France won’t let the Central African Republic down, says minister
Central African Republic – Reply given by Laurent Fabius, Minister of Foreign Affairs, to a question in the Senate
Paris, 17 October 2013
In his remarks to all of the heads of state and government at the UN General Assembly, President Hollande focused on the Central African Republic. On Sunday, I myself went to the Central African Republic, to Bangui. I was accompanied by the European commissioner responsible for humanitarian assistance.
The Central African Republic: the abbreviation is CAR, and the problem is that the A now means “abandonment”. Abandonment means that 10% of the population has now been displaced, that the rate of infant mortality is now higher than 10% and – with the exception of Bangui, its capital, where security is more or less being ensured thanks to the French troops –the country is plagued by armed gangs.
No one was paying any attention to this issue, and France, because this is its mission, decided to raise the alarm about that country, which, as its name suggests, is at the centre of Africa. A common-sense approach is required: we can’t claim to be paying attention to Africa, the continent of the future, if we don’t pay attention and lend support to its centre. That’s exactly where the Central African Republic is.
In simple terms, the issue involves at least three sets of concerns.
First of all, regarding security. In the provinces, the situation is frightening – you described it briefly – and for the first time in the history of the Central African Republic, there are religious conflicts between the Christians, who are in the majority, and the Muslims. On Sunday I met the leaders of the three main religions (Catholic, Protestant, and Muslim) in the CAR. They are completely opposed to these internal wars. They observe them, they condemn them and they deplore them. In addition to this situation there’s the issue of Séléka, which was dissolved by the head of state of the transition, Mr Djotodia, who is not recognized by the international community. The Séléka soldiers, who – like the civil servants – are not getting paid and haven’t been for four months now, will return to civilian life or join the army. You can see the challenges this poses.
The four countries bordering the CAR have sent troops, which make up a force known as MISCA [AFISM-CAR]. There are currently 2,100 troops and this figure will increase to 3,500. France has 410 troops on the ground and it’s considering increasing its contingent if it proves necessary. We have also secured a UN Security Council resolution, passed unanimously, which requires the UN Secretary-General to prepare a report on the situation within 30 days. There will be a second resolution which will provide this force and France with a mandate to take further action. Then there will be a third resolution in the spring to consider possibly establishing a so-called peacekeeping operation.
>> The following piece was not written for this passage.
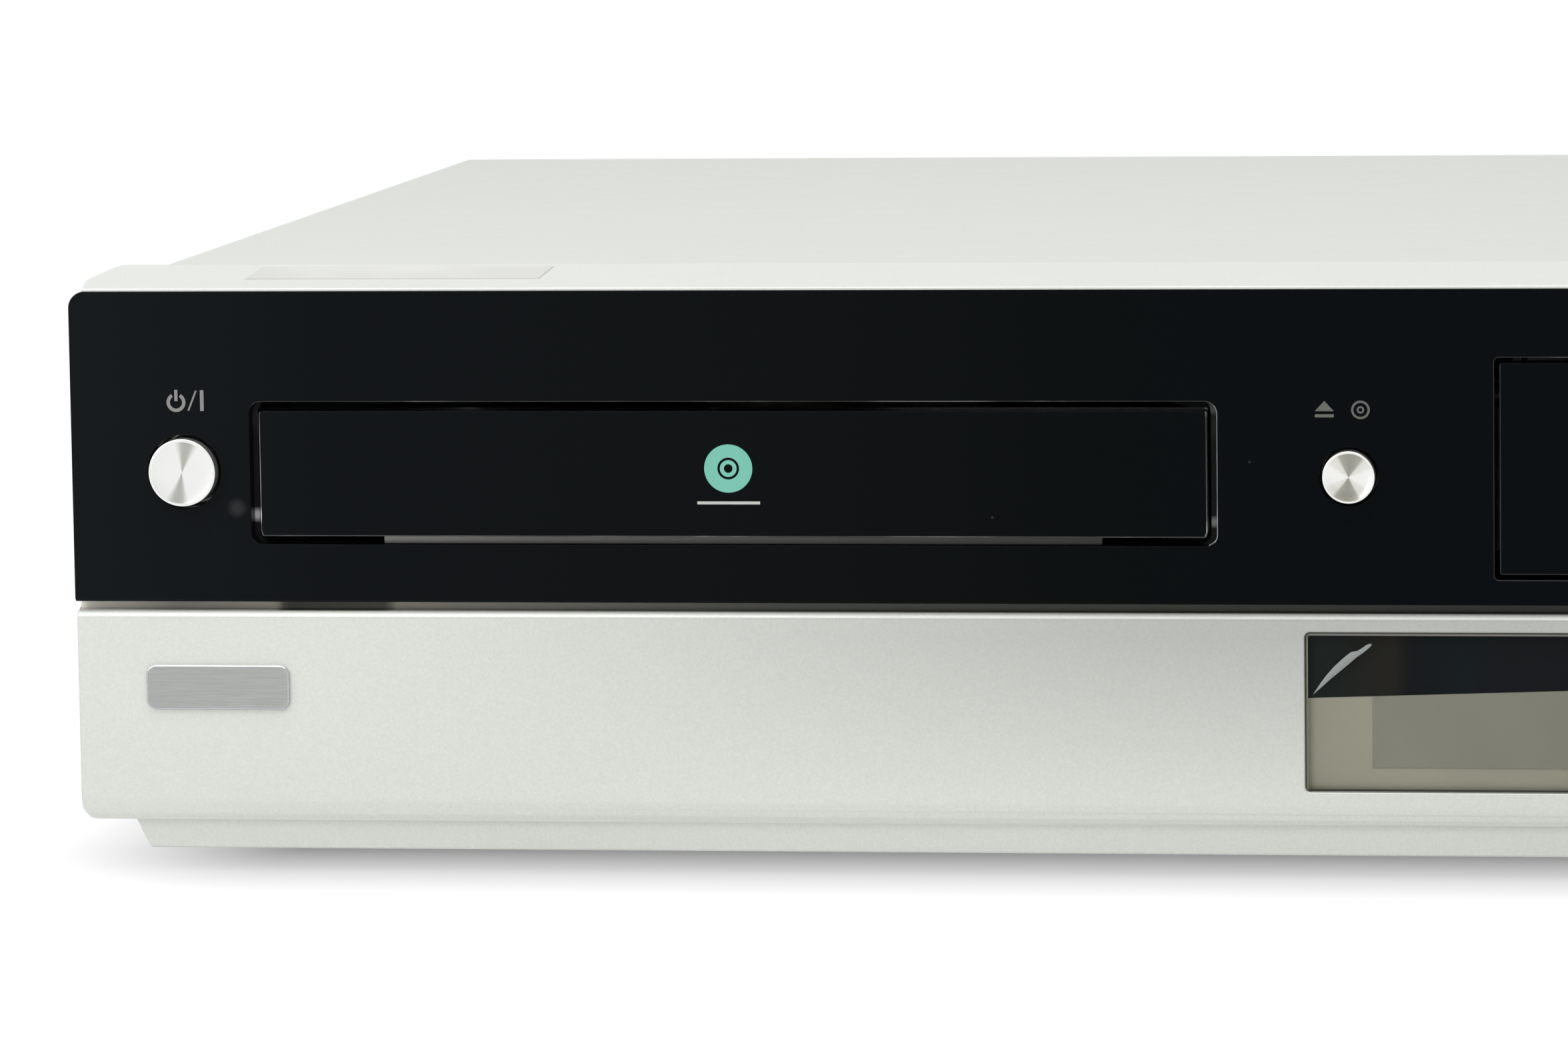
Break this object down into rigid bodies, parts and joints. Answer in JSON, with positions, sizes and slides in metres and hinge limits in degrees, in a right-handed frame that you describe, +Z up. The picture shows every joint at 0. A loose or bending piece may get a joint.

So the issue of security is being handled by the four countries acting on behalf of the [Economic] Community of Central African States in collaboration with the African Union and France.
The second problem relates to the humanitarian situation. This is the situation that I described to you. It’s appalling. Europe, France and the international community, meeting at the donors’ conference, should enable progress on this issue.
And then there’s the political issue. The elections are due to take place no later than February 2015 but there’s no civil system. There also needs to be a referendum before 2015 to accept the constitution. So a democratic system must be developed while the two main leaders, Mr Djotodia and his prime minister, will not have the right to stand in these elections. They confirmed to me, before the UN representatives, that they would not do so.
Everything remains to be done. We discussed the situation with the President of South Africa, with Ms [Dlamini-] Zuma on behalf of the African Union and with the four countries bordering the CAR, with which I’m in close contact. France will do its duty.
This is our position, without encroaching on the Africans: we must draw international attention to this conflict, which could become extremely serious, take action by mobilizing Europe, the international community and all of Africa, and provide our African friends with the support they deserve.
I told the people of the Central African Republic, as I’m telling you, that France will not let the Central African Republic down./.